= Operation Tamarisk =

Cold War espionage operation

Operation Tamarisk was a Cold War-era operation run by the military intelligence services of the U.S., U.K., and France through their military liaison missions in East Germany, that gathered discarded paper, letters, and garbage from Soviet trash bins and military maneuvers, including used toilet paper.
==History==
As described in The Hidden Hand by Richard Aldrich, Soviet troops were not issued toilet paper in the field. This led them to use official documents as toilet paper, but as the paper was not soluble it was put into bins. The US, UK and France then used their spies to retrieve the soiled documents from the bins. The spies complained to their handlers that they had to go through the bins that contained fecal matter and even amputated limbs, in the case of hospital rubbish bins. When told this, the handlers asked them to bring back the limbs as well, so they could study what type of shrapnel the Soviets were using.

According to Tony Geraghty, tamarisk was BRIXMIS jargon for "sifting through the detritus of military exercises." This included extracting shrapnel from tissue disposal sites at hospitals and salvaging documents used as toilet paper where no actual toilet paper had been issued, but also less disgusting finds such as a discarded personal notebook containing technical drawings.

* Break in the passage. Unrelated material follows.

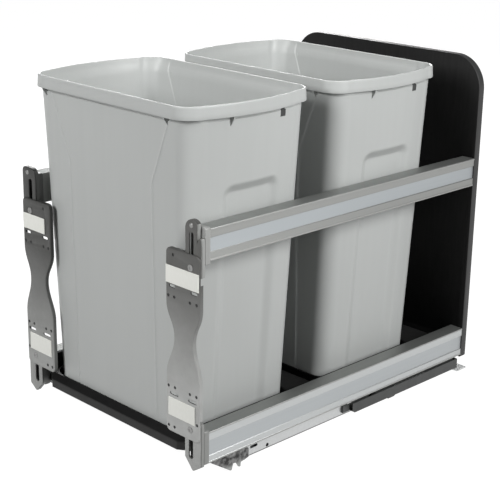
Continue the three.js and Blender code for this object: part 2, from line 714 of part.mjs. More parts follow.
function middleRailGeometry() {
  const sheet = MIDDLE_SHEET;
  const inner = SLIDE_X - MIDDLE_HALF;
  const outer = SLIDE_X + MIDDLE_HALF;
  const section = polygon([
    [inner, MIDDLE_LOW], [outer, MIDDLE_LOW], [outer, MIDDLE_HIGH], [outer - sheet, MIDDLE_HIGH],
    [outer - sheet, MIDDLE_LOW + sheet], [inner + sheet, MIDDLE_LOW + sheet],
    [inner + sheet, MIDDLE_HIGH], [inner, MIDDLE_HIGH],
  ]);
  return prismY(section, Y_SLIDE_FRONT + MIDDLE_SET.front, Y_SLIDE_REAR - MIDDLE_SET.rear);
}

// Web that runs in the ball cage, a flange under the side rail, and the soft-close striker.
function drawerRailGeometry() {
  const high = LOWER_RAIL.low - TOUCH;
  const section = polygon([
    [SLIDE_X - WEB_HALF, WEB_LOW], [SLIDE_X + WEB_HALF, WEB_LOW], [SLIDE_X + WEB_HALF, FLANGE.low],
    [FLANGE.outer, FLANGE.low], [FLANGE.outer, high], [FLANGE.inner, high], [FLANGE.inner, FLANGE.low],
    [SLIDE_X - WEB_HALF, FLANGE.low],
  ]);
  const { armIn, inner, outer, front, rear, low } = STRIKER;
  const rail = prismY(section, Y_SLIDE_FRONT, PANEL_FRONT - OVER);
  const arm = block(armIn, outer, front, rear, FLANGE.low, high);
  const striker = block(inner, outer, front, rear, low, FLANGE.low + OVER);
  return join(rail, arm, striker);
}

// Balls held by a folded strip; the strip passes under the moving member.
function cageGeometry(ball, strip) {
  const half = STRIP / 2;
  const front = CAGE_MIDDLE - CAGE_HALF;
  const rear = CAGE_MIDDLE + CAGE_HALF;
  const parts = [block(
    SLIDE_X - ball.off - half, SLIDE_X + ball.off + half, front, rear, strip.low, strip.low + strip.thick)];
  for (const sign of [-1, 1]) {
    const x = SLIDE_X + sign * ball.off;
    parts.push(block(x - half, x + half, front, rear, strip.low, strip.high));
    for (let i = 0; i < BALLS_PER_ROW; i += 1) {
      const y = CAGE_MIDDLE + (i - (BALLS_PER_ROW - 1) / 2) * BALL_PITCH;
      parts.push(new THREE.OctahedronGeometry(BALL_R, 1).translate(x, y, ball.z));
    }
  }
  return join(...parts);
}

// ---- floor brackets and cross brace --------------------------------------------------------

// Side plate with a sloping nose and two pointed feet, and a base that turns in under the slide.
function frontBracketGeometry() {
  const outer = SLIDE_X + SLIDE_HALF;
  const { inner, legIn, legOut, high, base, sole, plate } = FRONT_FOOT;
  const side = polygon([
    [-259, 24.4], [-222, 0], [-219.5, 0], [-217, 8.5], [-211.5, 8.5], [-206, 0], [-203.5, 0],
    [-203, base], [-189, 8.5], [-189, 21.6], [-198, 24.4],
  ]);
  return join(
    prismX(side, outer + TOUCH, outer + TOUCH + plate),
    block(inner, outer + OVER, ...FRONT_FOOT_Y.base, base, SLIDE_LOW - TOUCH),
    block(inner, legOut, ...FRONT_FOOT_Y.sole, 0, sole),
    block(legIn, legOut, ...FRONT_FOOT_Y.sole, 0, high),
  );
}

function rearBracketGeometry() {
  const outer = SLIDE_X + SLIDE_HALF;
  const { inner, sheet, sole, reach, below, gusset, rise } = REAR_FOOT;
  const near = Y_SLIDE_REAR + OVER;
  const upright = block(inner, outer, Y_SLIDE_REAR + TOUCH, Y_SLIDE_REAR + sheet, 0, SLIDE_HIGH - below);
  const foot = block(inner, outer + reach, near, Y_REAR, 0, sole);
  const web = prismX(polygon([[near, OVER], [Y_REAR - 3, OVER], [near, rise]]), ...gusset);
  const { x, y, radius } = REAR_FOOT_HOLE;
  const hole = new THREE.CylinderGeometry(radius, radius, 3 * sole, 12);
  hole.rotateX(Math.PI / 2).translate(x, y, sole / 2);
  return cut(join(upright, foot, web), hole);
}

function braceGeometry() {
  const reach = SLIDE_X - SLIDE_HALF - TOUCH;
  const { front, rear, low, high, sheet } = BRACE;
  const section = polygon([
    [front, low], [rear, low], [rear, high], [rear - sheet, high], [rear - sheet, low + sheet],
    [front + sheet, low + sheet], [front + sheet, high], [front, high],
  ]);
  return prismX(section, -reach, reach);
}

// ---- soft close ---------------------------------------------------------------------------

const CASE_MIDDLE = (CASE_IN + CASE_OUT) / 2;

// Trough with a sloping nose, one boss on its lower edge and a screw tongue in front.
function caseGeometry() {
  const { middle, half, slope, drop } = CASE_BOSS;
  const side = polygon([
    [CASE_FRONT, CASE_LOW + CASE_NOSE], [CASE_FRONT + CASE_NOSE, CASE_LOW],
    [middle - half, CASE_LOW], [middle - half + slope, CASE_LOW - drop],
    [middle + half - slope, CASE_LOW - drop], [middle + half, CASE_LOW],
    [CASE_REAR, CASE_LOW], [CASE_REAR, CASE_HIGH], [CASE_FRONT, CASE_HIGH],
  ]);
  const body = prismX(side, CASE_IN, CASE_OUT);
  const inside = block(
    CASE_IN + CASE_WALL, CASE_OUT - CASE_WALL, CASE_FRONT - OVER, CASE_REAR - 2 * CASE_WALL,
    CASE_LOW + CASE_FLOOR, CASE_HIGH + OVER);
  const tongue = block(
    CASE_IN, CASE_IN + TONGUE.thick, TONGUE.front, CASE_FRONT + 2 * OVER, TONGUE.low, TONGUE.high);
  return cut(join(body, tongue), inside);
}

function damperCylinderGeometry() {
  const { z, radius, front, rear, bore, boreRear } = DAMPER;
  return cut(
    barY(radius, CASE_MIDDLE, z, front, rear, 12),
    barY(bore, CASE_MIDDLE, z, front - OVER, boreRear, 10),
  );
}

function damperRodGeometry() {
  return barY(DAMPER_ROD.radius, CASE_MIDDLE, DAMPER.z, CATCH.rear + TOUCH, DAMPER_ROD.rear, 10);
}

function catchGeometry() {
  const half = (CASE_OUT - CASE_IN) / 2 - CASE_WALL - GAP;
  const { front, rear, low, nose, shelf, post, crown, high, ease } = CATCH;
  const shape = polygon([
    [front, low], [rear, low], [rear, crown], [rear - ease, high], [post, high], [post, shelf],
    [front, nose],
  ]);
  return prismX(shape, CASE_MIDDLE - half, CASE_MIDDLE + half);
}

// Coil outline beside the damper, kept as a ridged bar.
function springGeometry() {
  const { y, z, turns, pitch, thin, thick } = SPRING;
  const profile = [new THREE.Vector2(0, 0)];
  for (let i = 0; i < turns; i += 1) {
    profile.push(new THREE.Vector2(thin, i * pitch));
    profile.push(new THREE.Vector2(thick, (i + 0.5) * pitch));
  }
  profile.push(new THREE.Vector2(thin, turns * pitch));
  profile.push(new THREE.Vector2(0, turns * pitch));
  return new THREE.LatheGeometry(profile, 6).translate(CASE_MIDDLE, y, z);
}

// ---- assembly -----------------------------------------------------------------------------

const binMiddles = [BIN_FRONT_Y, BIN_FRONT_Y + BIN_PITCH];
place('front_bin', binGeometry(binMiddles[0]), binPlastic);
place('rear_bin', binGeometry(binMiddles[1]), binPlastic);
place('base_tray', trayGeometry(binMiddles), blackPlastic);
place('back_panel', panelGeometry(), blackBoard);
place('rear_cross_brace', braceGeometry(), zinc);

placePair('upper_side_rail', railGeometry(UPPER_RAIL, false), railAluminium);
placePair('lower_side_rail', railGeometry(LOWER_RAIL, true), railAluminium);
placePair('upper_rail_cap', capGeometry(UPPER_CAP, UPPER_RAIL), greyPaint);
placePair('lower_rail_cap', capGeometry(LOWER_CAP, LOWER_RAIL), greyPaint);

place('right_upper_slotted_bracket', upperPostGeometry(upperPostShape(), RIVET.right), greyPaint);
place('left_upper_slotted_bracket', mirrored(upperPostGeometry(tallPostShape(), RIVET.left)), greyPaint);
placePair('lower_slotted_bracket', lowerPostGeometry(), greyPaint);
place('right_bracket_rivet', rivetGeometry(RIVET.right), brightSteel);
place('left_bracket_rivet', mirrored(rivetGeometry(RIVET.left)), brightSteel);

placePair('door_plate', plateGeometry(), greyPaint);
place('right_upper_tape_pad', padGeometry(PADS.rightUpper), foamTape);
place('left_upper_tape_pad', mirrored(padGeometry(PADS.leftUpper)), foamTape);
placePair('lower_tape_pad', padGeometry(PADS.lower), foamTape);
placePair('upper_clamp_screw', clampGeometry(UPPER_CLAMP_Z), brightSteel);
placePair('lower_clamp_screw', clampGeometry(LOWER_CLAMP_Z), brightSteel);

placePair('upper_panel_screw', panelScrewGeometry(PANEL_SCREWS[0]), brightSteel);
placePair('lower_panel_screw', panelScrewGeometry(PANEL_SCREWS[1]), brightSteel);

placePair('cabinet_rail', cabinetRailGeometry(), zinc);
placePair('intermediate_rail', middleRailGeometry(), zinc);
placePair('drawer_rail', drawerRailGeometry(), zinc);
placePair('outer_ball_cage', cageGeometry(OUTER_BALL, OUTER_STRIP), brightSteel);
placePair('inner_ball_cage', cageGeometry(INNER_BALL, INNER_STRIP), brightSteel);

placePair('front_floor_bracket', frontBracketGeometry(), darkPlastic);
placePair('rear_floor_bracket', rearBracketGeometry(), zinc);
placePair('soft_close_housing', caseGeometry(), darkPlastic);
placePair('damper_cylinder', damperCylinderGeometry(), brightSteel);
placePair('damper_rod', damperRodGeometry(), brightSteel);
placePair('soft_close_catch', catchGeometry(), blackPlastic);
placePair('catch_spring', springGeometry(), brightSteel);

export default unit;
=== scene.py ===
# In-cabinet pull-out unit with two lift-out waste bins. Shapes are in millimetres until a piece
# is made; the frame, the lights and the materials' heights are in metres. Places that a CAD node
# fixes are read from that node in model.glb.

import math

import bmesh
import bpy
from mathutils import Matrix, Vector
from mathutils.geometry import tessellate_polygon


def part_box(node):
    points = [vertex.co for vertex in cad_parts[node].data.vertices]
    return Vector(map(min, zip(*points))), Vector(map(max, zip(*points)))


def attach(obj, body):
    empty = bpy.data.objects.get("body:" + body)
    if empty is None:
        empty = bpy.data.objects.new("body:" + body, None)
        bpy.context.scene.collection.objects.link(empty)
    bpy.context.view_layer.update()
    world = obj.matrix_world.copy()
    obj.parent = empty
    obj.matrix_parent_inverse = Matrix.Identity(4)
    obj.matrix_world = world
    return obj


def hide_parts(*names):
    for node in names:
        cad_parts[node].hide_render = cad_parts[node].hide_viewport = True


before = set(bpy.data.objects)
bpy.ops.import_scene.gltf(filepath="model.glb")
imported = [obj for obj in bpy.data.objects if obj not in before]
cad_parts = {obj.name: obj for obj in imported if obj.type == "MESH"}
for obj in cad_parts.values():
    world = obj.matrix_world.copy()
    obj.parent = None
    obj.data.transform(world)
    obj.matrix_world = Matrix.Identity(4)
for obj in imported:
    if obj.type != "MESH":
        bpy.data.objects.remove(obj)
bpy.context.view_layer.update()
MM = 0.001
X, Y, Z = range(3)
SIDES = (("right", False), ("left", True))
LEVELS = ("upper", "lower")


def span(node, axis):
    """Low and high end of a CAD node along an axis at rest, in millimetres."""
    return [round(corner[axis] / MM, 3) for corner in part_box(node)]


def middle_of(node, axis):
    return sum(span(node, axis)) / 2


# ---- camera, floor and lights -------------------------------------------------------------

CAMERA_AT = (1.2508, -1.2622, 0.7882)
CAMERA_AZIMUTH = 45.169
CAMERA_ELEVATION = 17.966
CAMERA_ROLL = 0.96
CAMERA_LENS = 91.97


def make_camera():
    azimuth = math.radians(CAMERA_AZIMUTH)
    elevation = math.radians(CAMERA_ELEVATION)
    roll = math.radians(CAMERA_ROLL)
    level = math.cos(elevation)
    back = Vector((math.sin(azimuth) * level, -math.cos(azimuth) * level, math.sin(elevation)))
    right = Vector((math.cos(azimuth), math.sin(azimuth), 0))
    up = back.cross(right)
    turned_right = right * math.cos(roll) + up * math.sin(roll)
    turned_up = up * math.cos(roll) - right * math.sin(roll)
    data = bpy.data.cameras.new("camera")
    data.lens = CAMERA_LENS
    data.sensor_width = 36
    data.clip_end = 60
    camera = bpy.data.objects.new("camera", data)
    bpy.context.scene.collection.objects.link(camera)
    camera.matrix_world = Matrix.Translation(CAMERA_AT) @ Matrix(
        (turned_right, turned_up, back)).transposed().to_4x4()
    bpy.context.scene.camera = camera


def area_light(name, at, toward, size, watts):
    data = bpy.data.lights.new(name, "AREA")
    data.shape = "RECTANGLE"
    data.size, data.size_y = size
    data.energy = watts
    light = bpy.data.objects.new(name, data)
    bpy.context.scene.collection.objects.link(light)
    light.location = at
    light.rotation_mode = "QUATERNION"
    light.rotation_quaternion = (Vector(toward) - Vector(at)).to_track_quat("-Z", "Y")
    return light


SKY_UP = 0.28
SKY_LEVEL = 0.09
SKY_DOWN = 0.06


def make_world():
    """Soft light that comes mostly from above."""
    world = bpy.data.worlds.new("studio")
    world.use_nodes = True
    tree = world.node_tree
    place = tree.nodes.new("ShaderNodeTexCoord")
    split = tree.nodes.new("ShaderNodeSeparateXYZ")
    tree.links.new(place.outputs["Generated"], split.inputs["Vector"])
    ramp = tree.nodes.new("ShaderNodeValToRGB")
    stops = ((0.0, SKY_DOWN), (0.47, SKY_DOWN), (0.53, SKY_LEVEL), (1.0, SKY_UP))
    while len(ramp.color_ramp.elements) < len(stops):
        ramp.color_ramp.elements.new(0.5)
    for element, (at, value) in zip(ramp.color_ramp.elements, stops):
        element.position = at
        element.color = (value, value, value, 1)
    half = tree.nodes.new("ShaderNodeMapRange")
    half.inputs["From Min"].default_value = -1
    tree.links.new(split.outputs["Z"], half.inputs["Value"])
    tree.links.new(half.outputs["Result"], ramp.inputs["Fac"])
    tree.links.new(ramp.outputs["Color"], tree.nodes["Background"].inputs["Color"])
    bpy.context.scene.world = world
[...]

Steve Gibson describes Operation Tamarisk as "not a tri-mission task and results were not always disseminated to them. Operation Tomahawk was an exceptionally successful and closely guarded secret and yet it was a stunningly obvious undertaking." He suggests that the name was changed from TAMARISK to TOMAHAWK "at the whim of Spandau [HQ], usually because someone outside the 'need-to-know' circle was brief about it and we didn't trust them to keep their mouth shut" and the slang changed to calling it a "Tommy". Gibson describes it more generally as searching dumps because "In large towns and cities the disposal of rubbish was crudely organised …. The Soviets were no exception to this carefree disposal of waste, quite often simply dumping their rubbish outside the back door of their barracks." Thus Gibson's claim is that this was a wider operation, not simply about a shortage of toilet paper, although he does note that troops on exercise often used military paperwork as toilet paper and this was recovered.

On the topic of limbs, Gibson writes that in 1981 "the [Brixmis] Mission had learnt that Soviet soldiers with chemical warfare injuries among other horrific wounds from the war in Afghanistan were being evacuated back to East Germany for treatment. Brixmis was tasked to recover evidence for further medical examination. It was presumed that they were being recovered to the DDR in order to receive the best possible treatment the Warsaw Pact could offer …. There followed some of the most harrowing work ever undertaken by the Mission." This suggests a more specific reason why limbs were recovered.

Gibson also notes that so much of what was in the dumps was never recovered, as the volume of material was too great and the opportunities too few, which had the effect that it was unlikely anything could have been planted for them to find. The intelligence thus gathered was regarded as less contaminated (in an intelligence sense, even if physically soiled) than other sources.

Leslie Woodhead was said that it was one of the most successful espionage operations in the entire Cold War.